À ces mots, il prit congé de lui et se partit de son hôtel, et retourna au sien, La nuit se passa, le jour vint ; Piètre du Bois s’en vint à une place où il y avoit plus de trois mille hommes de cils de sa secte et des autres, qui là étoient assemblés pour ouïr nouvelles, et pour savoir comment on se ordonneroit, et qui on feroit capitaine de Gand. Et là étoit le sire de Harselles, par lequel en partie des besognes et des affaires de Gand on usoit ; mais de aller dehors il ne se vouloit point ensoigner ni charger. Là nommoit-on aucuns hommes de la ville ; et Piètre du Bois écoutoit tout. Quand il ot oy assez parler, il éleva sa voix et dit : « Seigneurs, je crois que ce que vous dites est par grand’affection et délibération de courage, que vous avez à garder l’honneur et le profit de la ville de Gand, et que cils que vous nommez sont bien aidables et idoines, et méritent d’avoir une partie du gouvernement de la ville de Gand ; mais je en sais un qui point n’y vise, ni n’y pense, que si il s’en vouloit ensoigner, il n’y auroit pas de plus propice ni de meilleur nom. » Adonc fut Piètre du Bois requis que il voulsist nommer celui. Il le nomma et dit : « C’est Philippe d’Artevelle, qui fut tenu sur fonts à Saint-Pierre de Gand, de la noble roine d’Angleterre, que on appelle Philippe, et qui fut sa marraine en ce temps que son père Jacques d’Artevelle séoit devant Tournay avec le roi d’Angleterre, le duc de Brabant, le duc de Guerles et le comte de Hainaut ; lequel Jacques d’Artevelle, son père, gouverna la ville de Gand et le pays de Flandre si très bien que oncques puis ne fut si bien gouverné, à ce que j’en ai ouï et ois encore recorder tous les jours, des anciens qui la connoissance en eurent ; ni ne fut si oncques bien depuis gardée ni tenue en droit que elle fut de son temps ; car Flandre si étoit toute perdue et fut un grand temps, quand par son grand sens et l’heur de lui il la recouvra.

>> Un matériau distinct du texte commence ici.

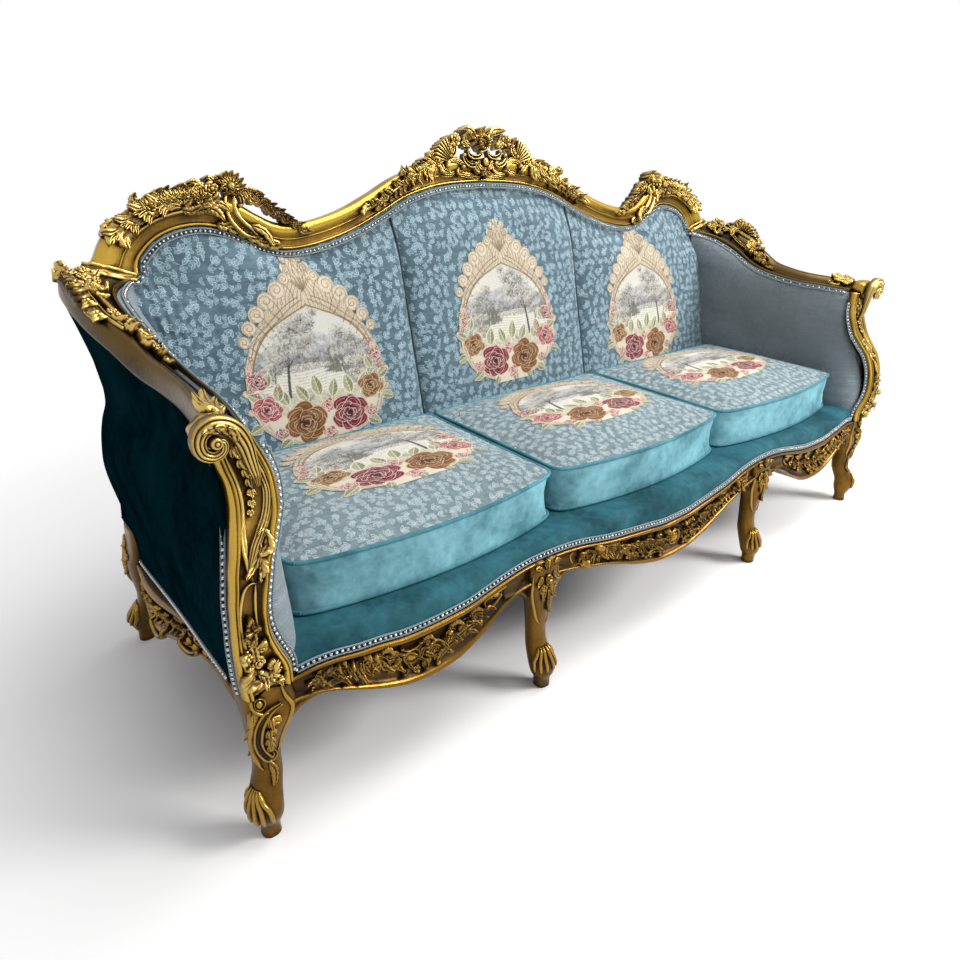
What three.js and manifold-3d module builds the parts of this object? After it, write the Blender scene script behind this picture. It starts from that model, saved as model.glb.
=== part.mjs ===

Et sachez que nous devons mieux aimer les branches et les membres qui viennent de si vaillant homme qu’il fut, que de nul autre. » Sitôt que Piètre du Bois ot dit celle parole, Philippe d’Artevelle entra en toutes manières de gens si en courage, que on dit tout d’une voix : « On le voise, on le voise querre ! nous ne voulons autre. » — « Nennil, dit Piètre du Bois, nous ne le envoierons point querre, il vaut mieux que on voise vers lui ; encore ne savons-nous comment il se voudra maintenir, ni de nous soi ensoigner. »

  1. Philippe de Hainaut, épouse d’Édouard III.
  2. Les femmes même mariées, mais non nobles, portaient le nom de demoiselles.